New credit laws may drive more work

New national responsible lending laws released this week should create more work for lawyers, Catherine Parr, a partner at Allens Arthur Robinson, told Lawyers Weekly on Thursday.The National…

New national responsible lending laws released this week should create more work for lawyers, Catherine Parr, a partner at Allens Arthur Robinson, told Lawyers Weekly on Thursday.

The National Consumer Credit Protection Bill 2009, which is intended to be operational from 1 November, could mean more work for lawyers, said Parr, to help businesses understand what they need to do in terms of complying with the legislation, changes required for existing documentation and processes and how to apply for a licence.

Under the regime, credit providers and advisers will be required to be licensed by meeting minimum entry standards, which will be supervised by the Australian Securities and Investment Commission (ASIC).

While institutions such as the banks are undertaking most of the requirements already - and will be put through a streamlined process to obtain a licence - brokers, credit intermediaries and smaller providers could find the regime "very onerous", said Parr.

"To get a licence they are going to need to satisfy ASIC of a whole range of criteria. They are going to have to demonstrate that their personnel and senior management have skills and experience relevant to the credit activities they're going to undertake, they're going to have to make sure they have training processes for staff and external and internal dispute resolution, complaints handling, compensation arrangements [and] risk management processes," she said.

"For many smaller players and intermediaries, a lot of things will be very new and, depending on the size of the business, may be quite difficult to comply with."

Requirements on brokers and intermediaries to make reasonable enquiries and assess a consumer's financial situation have come under criticism for being "unnecessary and unduly onerous", said Parr.

"While it's only considered to be a preliminary assessment, it does mean that an intermediary is having to collect and analyse financial information.

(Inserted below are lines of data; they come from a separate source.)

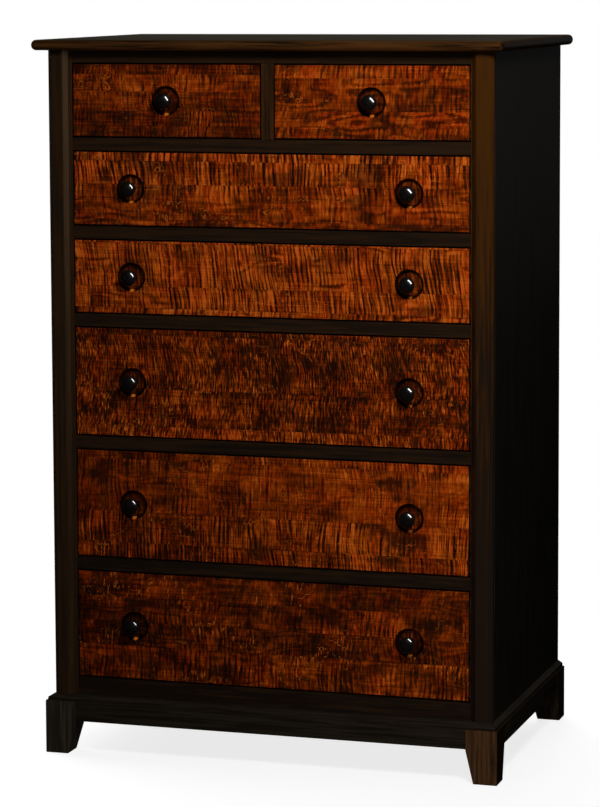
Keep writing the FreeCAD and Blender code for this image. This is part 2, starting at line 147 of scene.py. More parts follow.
class Paint:
    """One material and the nodes that make it."""

    def __init__(self, name: str) -> None:
        """Starts a material with no nodes.

        Args:
            name: the material's name.
        """
        self.material = bpy.data.materials.new(name)
        self.material.use_nodes = True
        self.tree = self.material.node_tree
        self.tree.nodes.clear()

    def node(
        self,
        kind: str,
        settings: Mapping[str, Any] | None = None,
        inputs: Mapping[str | int, Feed] | None = None,
    ) -> bpy.types.Node:
        """Adds a node.

        Args:
            kind: the node's type, without the words ShaderNode.
            settings: the node's own settings, set before its sockets.
            inputs: a value or a link for each named or numbered socket.

        Returns:
            The node.
        """
        made = self.tree.nodes.new("ShaderNode" + kind)
        for name, setting in (settings or {}).items():
            setattr(made, name, setting)
        for key, feed in (inputs or {}).items():
            if isinstance(feed, Value):
                self.tree.links.new(feed.socket, made.inputs[key])
            elif isinstance(feed, bpy.types.NodeSocket):
                self.tree.links.new(feed, made.inputs[key])
            else:
                made.inputs[key].default_value = feed
        return made

    def math(self, operation: str, *terms: Number) -> Value:
        """A Math node on up to two terms."""
        made = self.node("Math", {"operation": operation}, dict(enumerate(terms)))
        return Value(self, made.outputs[0])

    def place(self) -> bpy.types.NodeSocket:
        """Finds the point on the piece.

        Returns:
            The point, in millimetres.
        """
        source = self.node("TexCoord").outputs["Object"]
        size = (1.0 / MM,) * 3
        made = self.node("VectorMath", {"operation": "MULTIPLY"}, {0: source, 1: size})
        return made.outputs[0]

    def parts(self, vector: bpy.types.NodeSocket) -> tuple[Value, Value, Value]:
        """Takes a vector apart.

        Args:
            vector: a point, a direction or a colour.

        Returns:
            Its three numbers.
        """
        made = self.node("SeparateXYZ", inputs={0: vector})
        x, y, z = (Value(self, output) for output in made.outputs)
        return x, y, z

    def point(self, x: Number, y: Number, z: Number) -> bpy.types.NodeSocket:
        """A point from three coordinates."""
        return self.node("CombineXYZ", inputs={0: x, 1: y, 2: z}).outputs[0]

    def noise(
        self, point: bpy.types.NodeSocket, detail: float = 2.0, rough: float = 0.5
    ) -> Value:
        """Smooth noise about one unit across.

        Args:
            point: where the noise is read.
            detail: how many finer layers are added.
            rough: how strong the finer layers are.

        Returns:
            A value from 0 to 1, mostly near 0.5.
        """
        values = {"Vector": point, "Scale": 1.0, "Detail": detail, "Roughness": rough}
        return Value(self, self.node("TexNoise", inputs=values).outputs[0])

    def chance(self, number: Value) -> tuple[Value, Value, Value]:
        """Three random numbers from 0 to 1 that stay the same for the same number."""
        made = self.node("TexWhiteNoise", {"noise_dimensions": "1D"}, {"W": number})
        return self.parts(made.outputs["Color"])

    def step(self, value: Value, ramp: Ramp) -> Value:
        """Rises smoothly from 0 to 1.

        Args:
            value: the value that is looked at.
            ramp: the value up to which the step is 0, and the one from which it is 1.

        Returns:
            The step.
        """
        low, high = ramp
        inputs = {"Value": value, "From Min": low, "From Max": high}
        made = self.node("MapRange", {"interpolation_type": "SMOOTHSTEP"}, inputs)
        return Value(self, made.outputs[0])

    def mix(
        self, share: Number, first: Feed, second: Feed, way: str = "MIX"
    ) -> bpy.types.NodeSocket:
        """Mixes two colours.

        Args:
            share: how much of the second there is.
            first: a colour.
            second: a colour.
            way: the blend mode.

        Returns:
            The mixed colour.
        """
        colours = {0: share, COLOUR_A: opaque(first), COLOUR_B: opaque(second)}
        settings = {"data_type": "RGBA", "blend_type": way, "clamp_factor": True}
        return self.node("Mix", settings, colours).outputs[COLOUR_OUTPUT]

    def bump(self, height: Value, depth: float) -> bpy.types.NodeSocket:
        """A normal that follows a height.

        Args:
            height: from 0 to 1.
            depth: what a height of 1 stands for, in metres.

        Returns:
            The normal.
        """
        made = self.node("Bump", inputs={"Strength": 1.0, "Distance": depth, "Height": height})
        return made.outputs[0]

    def surface(self, inputs: Mapping[str, Feed]) -> bpy.types.Material:
        """Ends the finish with its shader.

        Args:
            inputs: a value or a link for each named socket of the shader.

        Returns:
            The finished material.
        """
        shader = self.node("BsdfPrincipled", inputs=inputs)
        self.node("OutputMaterial", inputs={"Surface": shader.outputs[0]})
        return self.material


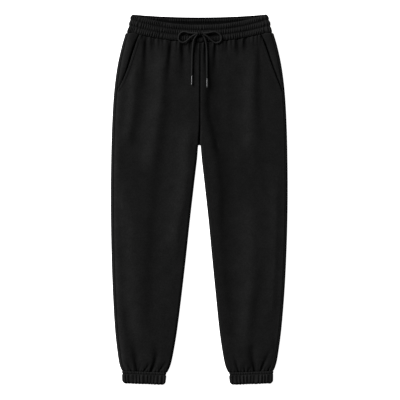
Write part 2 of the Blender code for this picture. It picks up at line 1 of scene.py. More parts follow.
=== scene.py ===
"""Jogger sweatpants laid flat, front up: the finished look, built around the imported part.

The frame is the part's: metres, +Z up, X across with the wearer's left at +X, Y up the legs to the waist, and
the back on z = 0. Sizes are in millimetres here and become metres when a mesh is written. A place on the
garment is x across and "down" below the waistband's top edge at the side folds. "row" is the same before the
curve of the waist and the tilt of the cuffs, "q" the distance from the centre line, and side is 1 for the
wearer's left.
"""

import bpy
import numpy as np
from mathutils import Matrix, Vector
from numpy import clip, cos, linspace, maximum, minimum, pi, sin


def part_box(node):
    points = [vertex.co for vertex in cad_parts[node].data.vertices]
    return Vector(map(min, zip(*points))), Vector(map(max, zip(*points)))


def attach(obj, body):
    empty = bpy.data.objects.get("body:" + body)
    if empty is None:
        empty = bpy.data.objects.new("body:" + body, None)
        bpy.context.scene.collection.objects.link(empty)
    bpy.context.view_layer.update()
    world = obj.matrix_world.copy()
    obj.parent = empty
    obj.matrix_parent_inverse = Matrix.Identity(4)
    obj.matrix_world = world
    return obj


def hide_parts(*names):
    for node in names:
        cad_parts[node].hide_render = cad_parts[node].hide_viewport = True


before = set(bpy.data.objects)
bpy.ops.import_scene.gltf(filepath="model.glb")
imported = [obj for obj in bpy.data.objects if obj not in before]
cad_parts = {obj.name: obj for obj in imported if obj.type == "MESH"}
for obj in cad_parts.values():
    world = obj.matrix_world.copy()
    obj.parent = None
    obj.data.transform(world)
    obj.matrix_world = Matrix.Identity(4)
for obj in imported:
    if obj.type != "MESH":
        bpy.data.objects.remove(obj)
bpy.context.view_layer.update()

MM = 0.001
TURN = 2 * pi
WORD = {1: "left", -1: "right"}

# ---------------------------------------------------------------- driving dimensions, as in the part
LENGTH, FABRIC, SEAM_GAP, WAIST_GAP = 999.6, 2.0, 0.3, 0.4
NAP = 0.9  # how far the cloth's nap stands past the part's sides

BAND_WALL, BAND_LOFT = 2.4, 17.0  # the wall is thinner than the part's, so that the gathered ends fit in
CHANNEL_PUFF, FOOT_PUFF = 2.7, 0.2  # how full the channels are, and the lowest one still at the seam
BAND_FULLNESS, BAND_GATHER_DEPTH = 1.2, 2.5
BAND_RISE = 2.3  # how far its top stands above the part's

WAIST_SEAM = 48.5
FRONT_TOP_DROP, FRONT_DROP, BACK_DROP = 28.8, 24.1, 7.9  # how low the waist hangs in the middle
DROP_REACH, DROP_POWER, DROP_END = 181.0, 2.1, 290.0

CROTCH, CROTCH_TURN, THIGH = 352.0, 6.0, 60.0
FORK_START, FORK_WIDTH, FORK_CLEARANCE = 262.0, 3.6, 2.7
INSEAM_CALM, SEAM_DITCH = (-8.0, 14.0), 0.8

SIDE_SEAM = {-1: 7.3, 1: 6.5}  # how far in from the side fold
LEAST_ROLL = 1.0

POCKET_TOP_ACROSS, POCKET_BOTTOM = {-1: 162.9, 1: 165.6}, 206.0
POCKET_BOW = {-1: 9.5, 1: 3.4}
FACING_OVERLAP, FACING_SLOPE, FACING_RISE = 12.0, 0.15, (2.0, 8.0)
CALM_START, CALM_END = 8.0, 26.0  # where folds begin beside the front panel's outer edge

CUFF_SEAM, CUFF_HEIGHT, CUFF_CENTRE = 963.5, 33.6, 145.2
CUFF_WALL, CUFF_LOFT = 2.4, 13.5
CUFF_PUFF, CUFF_GATHER_DEPTH, CUFF_FULLNESS = 0.6, 2.4, 2.0
CUFF_TILT, TILT_START = 0.035, 700.0

CORD_DIAMETER, CORD_LIFT = 4.5, 0.4
BRAID_LAY, BRAID_CORE, BRAID_RISE = 3.2, 0.93, 0.09  # a strand's turn, core and rise, in radii
AGLET_LENGTH = 25.6
PINCH, PINCH_LENGTH = 0.2, 4.0  # how much the aglets squeeze the cord in, and over what length
CRIMP_AT, CRIMP_WIDTH, CRIMP_DEPTH = 1.5, 0.5, 0.06  # the aglet's two dents: how far from its mouth, and size
DRAPE_REACH = 16.0  # how far below the waist seam a strand comes down onto the front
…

Now, in the past they might have helped applicants fill in application forms and pass those forms on to credit providers, but they haven't, in the past, been required to take any independent assessment of the consumer's financial position," she said.

"So I know that many in the industry feel very strongly that that is not something intermediaries should have to do because, ultimately, credit providers will collect all that information and make a credit assessment ... I know there are arguments around its all being done twice - and that's unnecessary."

Parr said that it was high time, however, for a nationally consistent law which would benefit both consumers and credit providers and intermediaries.